### PROBLEM DETAILS
Output exactly the lines from the first one down to the line containing "backdrop, lights and", inclusive.

### AVAILABLE DATA
═══
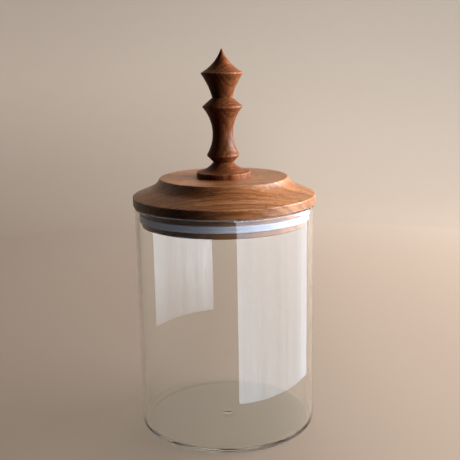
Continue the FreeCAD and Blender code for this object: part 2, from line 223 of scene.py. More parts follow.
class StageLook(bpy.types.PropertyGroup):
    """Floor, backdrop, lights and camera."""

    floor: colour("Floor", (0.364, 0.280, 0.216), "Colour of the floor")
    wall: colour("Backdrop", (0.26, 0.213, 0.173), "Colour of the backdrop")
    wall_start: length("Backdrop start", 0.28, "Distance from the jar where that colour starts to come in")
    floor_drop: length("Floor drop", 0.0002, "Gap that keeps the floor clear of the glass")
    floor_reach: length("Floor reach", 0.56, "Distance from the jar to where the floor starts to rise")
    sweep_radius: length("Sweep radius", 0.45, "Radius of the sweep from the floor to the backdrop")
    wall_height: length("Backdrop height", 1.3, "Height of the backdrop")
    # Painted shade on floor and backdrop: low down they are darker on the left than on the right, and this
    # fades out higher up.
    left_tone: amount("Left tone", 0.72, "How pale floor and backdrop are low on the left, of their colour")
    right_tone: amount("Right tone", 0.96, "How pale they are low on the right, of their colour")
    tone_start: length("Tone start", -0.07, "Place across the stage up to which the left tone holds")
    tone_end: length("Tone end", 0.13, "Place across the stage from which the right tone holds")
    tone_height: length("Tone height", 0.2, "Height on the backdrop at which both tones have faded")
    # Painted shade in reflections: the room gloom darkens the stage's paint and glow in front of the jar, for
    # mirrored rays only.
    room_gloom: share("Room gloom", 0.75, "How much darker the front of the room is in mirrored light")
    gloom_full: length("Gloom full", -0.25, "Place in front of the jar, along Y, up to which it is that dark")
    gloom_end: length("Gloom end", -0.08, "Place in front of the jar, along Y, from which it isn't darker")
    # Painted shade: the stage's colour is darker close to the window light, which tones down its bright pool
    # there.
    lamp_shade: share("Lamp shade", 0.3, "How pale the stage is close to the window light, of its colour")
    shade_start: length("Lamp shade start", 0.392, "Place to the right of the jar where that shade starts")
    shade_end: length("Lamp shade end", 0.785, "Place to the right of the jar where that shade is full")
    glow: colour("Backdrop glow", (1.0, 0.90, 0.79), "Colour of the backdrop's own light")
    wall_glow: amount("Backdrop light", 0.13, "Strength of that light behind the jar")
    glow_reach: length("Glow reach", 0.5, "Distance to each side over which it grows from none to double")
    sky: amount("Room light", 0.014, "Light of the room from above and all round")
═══
### OUTPUT FOR THIS EXERCISE
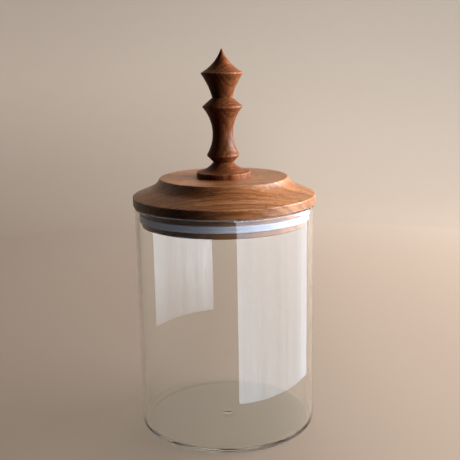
Continue the FreeCAD and Blender code for this object: part 2, from line 223 of scene.py. More parts follow.
class StageLook(bpy.types.PropertyGroup):
    """Floor, backdrop, lights and camera."""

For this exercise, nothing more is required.